Q: What is California's SB 53 that Trump wants to override?

A: SB 53 requires AI developers to report potential catastrophic risks from their models. The draft executive order calls it "a complex and burdensome disclosure and reporting law premised on the purely speculative suspicion that AI might pose catastrophic risk." California passed it alongside other AI safety measures that Trump's team views as obstacles to innovation.

Q: How much federal funding could states lose under this order?

A: The order threatens to withhold money from the Broadband Equity Access and Deployment program, which allocates $42.5 billion to expand internet access in underserved areas. Commerce Secretary Howard Lutnick would determine which states have "onerous" AI laws that make them ineligible for non-deployment funds. States would almost certainly sue over this condition.

Q: What's the dormant Commerce Clause and why does it matter here?

A: It's a constitutional doctrine preventing states from placing excessive burdens on interstate business. The draft order borrows this argument directly from a September white paper by Andreessen Horowitz, which claimed state AI laws create compliance nightmares for companies operating across multiple jurisdictions. Courts would decide if California and Colorado's rules actually violate this principle.

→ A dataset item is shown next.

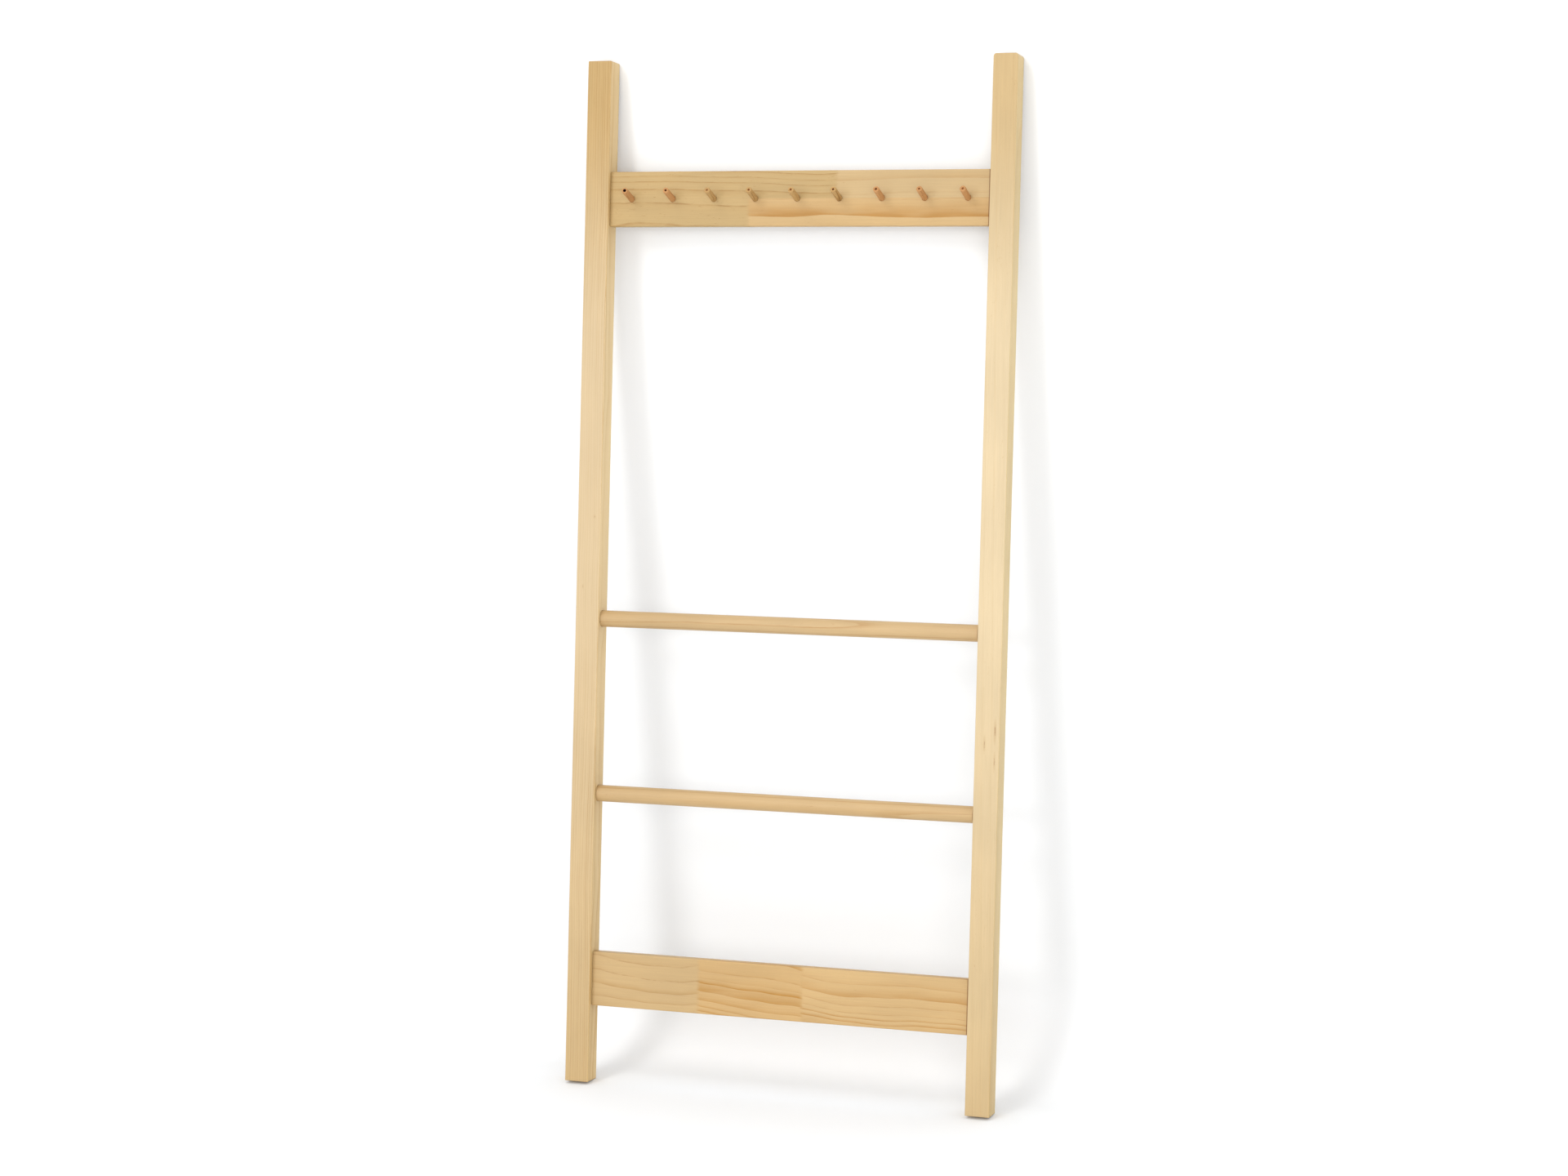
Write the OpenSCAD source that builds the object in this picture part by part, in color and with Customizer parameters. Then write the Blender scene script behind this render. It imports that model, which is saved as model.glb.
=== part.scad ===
// Leaning quilt rack in plain pine: two square posts lean back against a wall,
// with a board of nine slanted pegs at the top, two round rungs and a bottom board.
// Millimetres, +Z up, the front faces -Y, the posts lean back towards +Y.
// The origin is the middle of the bounding box's base, on the floor.
// A piece is drawn in the rack's own frame: X across, Y behind the posts' front
// faces, Z up along the posts. Then on_rack() leans it back.

/* [Rack] */
// Width over the outer faces of the two posts
rack_width = 688; // [450:1:900]
// Angle that the posts lean back from upright
lean_angle = 7.17; // [3:0.01:15]

/* [Posts] */
// Length of each post
post_length = 1600; // [1200:5:2000]
// Width and depth of a post's square section
post_size = 38; // [28:1:60]
// Radius that eases the long edges and the ends of the posts
post_edge = 1.2; // [0.5:0.1:5]

/* [Boards] */
// Height of the peg board
peg_board_height = 85; // [50:1:140]
// Height of the bottom board
bottom_board_height = 85; // [50:1:140]
// Thickness of both boards
board_thickness = 18; // [12:0.5:28]
// Distance from the foot end of a post up to the peg board's lower edge
peg_board_low = 1343.5; // [1000:0.5:1800]
// Distance from the foot end of a post up to the bottom board's lower edge
bottom_board_low = 120.5; // [40:0.5:300]
// Radius that eases the long edges of the boards
board_edge = 1.5; // [0.5:0.1:4]

/* [Rungs] */
// Diameter of the two round rungs
rung_diameter = 26; // [18:0.5:35]
// Distance from the foot end of a post up to the upper rung's axis
upper_rung_height = 730; // [500:1:1200]
// Distance from the foot end of a post up to the lower rung's axis
lower_rung_height = 455; // [250:1:600]
// Depth of the blind bore in a post that a rung's end is glued into
rung_socket_depth = 15; // [8:0.5:25]

/* [Pegs] */
// Diameter of the part of a peg that stands out
peg_diameter = 9.5; // [6:0.5:14]
// Length of a peg along its axis, from the board's face to the tip
peg_length = 34.5; // [20:0.5:80]
// Angle that the pegs slant up from square to the board
peg_slant = 17; // [0:0.5:35]
// Distance between the axes of neighbouring pegs
peg_pitch = 67.5; // [40:0.5:100]
// Diameter of a peg's glued tenon and of its bore in the board
peg_tenon_diameter = 9.4; // [5:0.05:13]
// Depth of a peg's bore along its axis
peg_tenon_length = 14; // [8:0.5:17]
// Distance along the peg from the board's face to the shank's full diameter
peg_shank_start = 2.4; // [2:0.1:5]
// Length of the slight taper between the tenon and the shank
peg_taper = 0.8; // [0.4:0.1:1.5]
// Radius that rounds the rim of a peg's tip
peg_tip_round = 1.4; // [0.4:0.1:3]

/* [Joints] */
// Diameter of the hidden dowels that join the boards to the posts
dowel_diameter = 8; // [6:0.5:10]
// Depth of a dowel's bore in the post and in the board's end
dowel_depth = 20; // [12:1:30]
// Distance between the two dowels at one end of a board
dowel_spacing = 45; // [25:1:80]

/* [Hidden] */
$fn = 64;
// Diameter and depth of the pith hole in each peg's tip, from the left to the right
tip_hole_diameters = [5.0, 3.6, 3.0, 3.4, 3.6, 3.4, 3.8, 3.4, 3.4];
tip_hole_depths = [10, 4, 1.2, 1.6, 1.6, 3, 2.4, 1.4, 1.4];
cut_margin = 1;
inner_half = rack_width / 2 - post_size;
post_middle = rack_width / 2 - post_size / 2;
board_front = (post_size - board_thickness) / 2;
section_middle = post_size / 2;
peg_height = peg_board_low + peg_board_height / 2;
lean_sin = sin(lean_angle);
lean_cos = cos(lean_angle);
// The lowest point is on the eased rear edge of a post's foot end
foot_lift = post_edge + (post_size - post_edge) * lean_sin - post_edge * lean_cos;
// The frontmost point is at the foot, and the rearmost point is at the top
front_reach = post_edge * (lean_sin + lean_cos - 1);
rear_reach = (post_length - post_edge) * lean_sin + (post_size - post_edge) * lean_cos + post_edge;
depth_shift = -(front_reach + rear_reach) / 2;
pine = [0.87, 0.72, 0.50];
board_pine = [0.85, 0.69, 0.47];
rung_pine = [0.86, 0.70, 0.48];
peg_brown = [0.74, 0.52, 0.35];
dowel_beech = [0.80, 0.64, 0.46];

// Leans a piece of the rack back and stands it on the floor
module on_rack() {
    translate([0, depth_shift, foot_lift])
        rotate([-lean_angle, 0, 0])
            children();
}

// A rectangle with round corners, from the origin to [width, height]
module eased_rectangle(width, height, radius) {
    translate([radius, 0])
        square([width - 2 * radius, height]);
    translate([0, radius])
        square([width, height - 2 * radius]);
    for (x = [radius, width - radius], y = [radius, height - radius])
        translate([x, y])
            circle(r = radius);
}

// A cylinder along X that starts at the given point
module bore_x(start, length, diameter) {
    translate(start)
        rotate([0, 90, 0])
            cylinder(h = length, d = diameter);
}

// A post's stock with its foot end at the origin, and its edges and ends eased
module post_stock() {
    intersection() {
        linear_extrude(height = post_length)
            eased_rectangle(post_size, post_size, post_edge);
        translate([0, post_size, 0])
            rotate([90, 0, 0])
                linear_extrude(height = post_size)
                    eased_rectangle(post_size, post_length, post_edge);
        rotate([90, 0, 90])
            linear_extrude(height = post_size)
                eased_rectangle(post_size, post_length, post_edge);
    }
}

// The blind bores in a post's inner face for both rungs and for the boards' dowels.
// They are drawn for the right post, whose inner face looks towards -X.
module post_bores() {
    for (height = [upper_rung_height, lower_rung_height])
        bore_x([inner_half - cut_margin, section_middle, height],
            rung_socket_depth + cut_margin, rung_diameter);
    for (middle = [peg_height, bottom_board_low + bottom_board_height / 2], side = [-1, 1])
        bore_x([inner_half - cut_margin, section_middle, middle + side * dowel_spacing / 2],
            dowel_depth + cut_margin, dowel_diameter);
}

module right_post() {
    color(pine)
        on_rack()
            difference() {
                translate([inner_half, 0, 0])
                    post_stock();
                post_bores();
            }
}

module left_post() {
    color(pine)
        on_rack()
            difference() {
                translate([-rack_width / 2, 0, 0])
                    post_stock();
                mirror([1, 0, 0])
                    post_bores();
            }
}

// A board between the posts with eased long edges and two dowel bores in each end
module board(low, height) {
    difference() {
        translate([-inner_half, board_front, low])
            rotate([90, 0, 90])
                linear_extrude(height = 2 * inner_half)
                    eased_rectangle(board_thickness, height, board_edge);
        for (side = [-1, 1]) {
            bore_x([-inner_half - cut_margin, section_middle,
                low + height / 2 + side * dowel_spacing / 2],
                dowel_depth + cut_margin, dowel_diameter);
            bore_x([inner_half - dowel_depth, section_middle,
                low + height / 2 + side * dowel_spacing / 2],
                dowel_depth + cut_margin, dowel_diameter);
        }
    }
}

// Puts a piece drawn along +Z on a peg's axis, with its origin at the board's face
module at_peg(number) {
    translate([(number - 5) * peg_pitch, board_front, peg_height])
        rotate([90 - peg_slant, 0, 0])
            children();
}

module peg_board() {
    color(board_pine)
        on_rack()
            difference() {
                board(peg_board_low, peg_board_height);
                for (number = [1 : 9])
                    at_peg(number)
                        translate([0, 0, -peg_tenon_length])
                            cylinder(h = peg_tenon_length + 5, d = peg_tenon_diameter);
            }
}

module bottom_board() {
    color(board_pine)
        on_rack()
            board(bottom_board_low, bottom_board_height);
}

// A rung with both of its ends in the posts' blind bores
module rung(height) {
    on_rack()
        bore_x([-inner_half - rung_socket_depth, section_middle, height],
            2 * (inner_half + rung_socket_depth), rung_diameter);
}

module upper_rung() {
    color(rung_pine)
        rung(upper_rung_height);
}

module lower_rung() {
    color(rung_pine)
        rung(lower_rung_height);
}

// A peg along +Z: a tenon, a short taper, a shank with a rounded tip and a pith hole
module peg(number) {
    shank_radius = peg_diameter / 2;
    hole_depth = tip_hole_depths[number - 1];
    on_rack()
        at_peg(number)
            difference() {
                union() {
                    translate([0, 0, -peg_tenon_length])
                        cylinder(h = peg_tenon_length + peg_shank_start - peg_taper,
                            d = peg_tenon_diameter);
                    translate([0, 0, peg_shank_start - peg_taper])
                        cylinder(h = peg_taper, d1 = peg_tenon_diameter, d2 = peg_diameter);
                    rotate_extrude() {
                        translate([0, peg_shank_start])
                            square([shank_radius, peg_length - peg_tip_round - peg_shank_start]);
                        translate([0, peg_shank_start])
                            square([shank_radius - peg_tip_round, peg_length - peg_shank_start]);
                        translate([shank_radius - peg_tip_round, peg_length - peg_tip_round])
                            circle(r = peg_tip_round);
                    }
                }
                translate([0, 0, peg_length - hole_depth])
                    cylinder(h = hole_depth + cut_margin, d = tip_hole_diameters[number - 1]);
            }
}

module peg_1() {
    color(peg_brown)
        peg(1);
}

module peg_2() {
    color(peg_brown)
        peg(2);
}

module peg_3() {
    color(peg_brown)
        peg(3);
}

module peg_4() {
    color(peg_brown)
        peg(4);
}

module peg_5() {
    color(peg_brown)
        peg(5);
}

module peg_6() {
    color(peg_brown)
        peg(6);
}

module peg_7() {
    color(peg_brown)
        peg(7);
}

module peg_8() {
    color(peg_brown)
        peg(8);
}

module peg_9() {
    color(peg_brown)
        peg(9);
}

// A hidden dowel at one end of a board: end is -1 for the left post and 1 for the
// right post, and side is -1 for the lower dowel and 1 for the upper dowel
module joint_dowel(middle, end, side) {
    color(dowel_beech)
        on_rack()
            bore_x([end * inner_half - dowel_depth, section_middle,
                middle + side * dowel_spacing / 2],
                2 * dowel_depth, dowel_diameter);
}

module peg_board_dowel_1() {
    joint_dowel(peg_height, -1, -1);
}

module peg_board_dowel_2() {
    joint_dowel(peg_height, -1, 1);
}

module peg_board_dowel_3() {
    joint_dowel(peg_height, 1, -1);
}

module peg_board_dowel_4() {
    joint_dowel(peg_height, 1, 1);
}

module bottom_board_dowel_1() {
    joint_dowel(bottom_board_low + bottom_board_height / 2, -1, -1);
}

module bottom_board_dowel_2() {
    joint_dowel(bottom_board_low + bottom_board_height / 2, -1, 1);
}

module bottom_board_dowel_3() {
    joint_dowel(bottom_board_low + bottom_board_height / 2, 1, -1);
}

module bottom_board_dowel_4() {
    joint_dowel(bottom_board_low + bottom_board_height / 2, 1, 1);
}

left_post();
right_post();
peg_board();
bottom_board();
upper_rung();
lower_rung();
peg_1();
peg_2();
peg_3();
peg_4();
peg_5();
peg_6();
peg_7();
peg_8();
peg_9();
peg_board_dowel_1();
peg_board_dowel_2();
peg_board_dowel_3();
peg_board_dowel_4();
bottom_board_dowel_1();
bottom_board_dowel_2();
bottom_board_dowel_3();
bottom_board_dowel_4();
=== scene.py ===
import math

import bmesh
import bpy
from mathutils import Matrix, Vector, noise


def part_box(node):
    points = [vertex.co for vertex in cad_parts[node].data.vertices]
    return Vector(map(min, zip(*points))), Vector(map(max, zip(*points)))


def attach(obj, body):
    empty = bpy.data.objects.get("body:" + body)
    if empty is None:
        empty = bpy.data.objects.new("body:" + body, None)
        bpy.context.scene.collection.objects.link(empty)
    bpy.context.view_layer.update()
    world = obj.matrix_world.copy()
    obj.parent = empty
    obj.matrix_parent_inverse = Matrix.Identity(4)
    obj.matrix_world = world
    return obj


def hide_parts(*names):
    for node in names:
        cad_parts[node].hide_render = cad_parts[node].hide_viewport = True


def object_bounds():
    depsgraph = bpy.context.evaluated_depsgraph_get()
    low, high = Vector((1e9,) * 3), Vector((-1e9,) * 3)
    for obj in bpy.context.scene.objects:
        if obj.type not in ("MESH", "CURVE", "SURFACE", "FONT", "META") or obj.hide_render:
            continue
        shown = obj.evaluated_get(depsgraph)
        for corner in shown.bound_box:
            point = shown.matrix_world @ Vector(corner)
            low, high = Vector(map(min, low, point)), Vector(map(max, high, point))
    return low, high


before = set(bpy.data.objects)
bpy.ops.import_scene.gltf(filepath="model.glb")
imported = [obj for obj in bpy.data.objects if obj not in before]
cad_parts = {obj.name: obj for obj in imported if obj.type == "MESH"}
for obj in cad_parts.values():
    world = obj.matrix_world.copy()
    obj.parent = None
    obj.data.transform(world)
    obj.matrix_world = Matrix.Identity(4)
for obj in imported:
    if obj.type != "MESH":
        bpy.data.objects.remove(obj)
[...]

Q: Why did the Senate vote 99-1 against AI preemption earlier this year?

A: In June 2025, senators rejected nearly identical language that would have blocked state AI laws for 10 years. The provision was part of Trump's tax legislation but disappeared after Representative Marjorie Taylor Greene threatened to kill the entire bill. Tech-skeptical conservatives called it a Big Tech bailout that stripped states of consumer protection authority.

Q: Who is David Sacks and what's his role in this executive order?

A: Sacks is a billionaire venture capitalist serving as Trump's Special Advisor for AI and Crypto. The draft order tasks him with coordinating agency-level implementation and developing legislative recommendations alongside the White House Office of Legislative Affairs. He appears throughout the document as the official overseeing multiple federal agencies' work on AI preemption.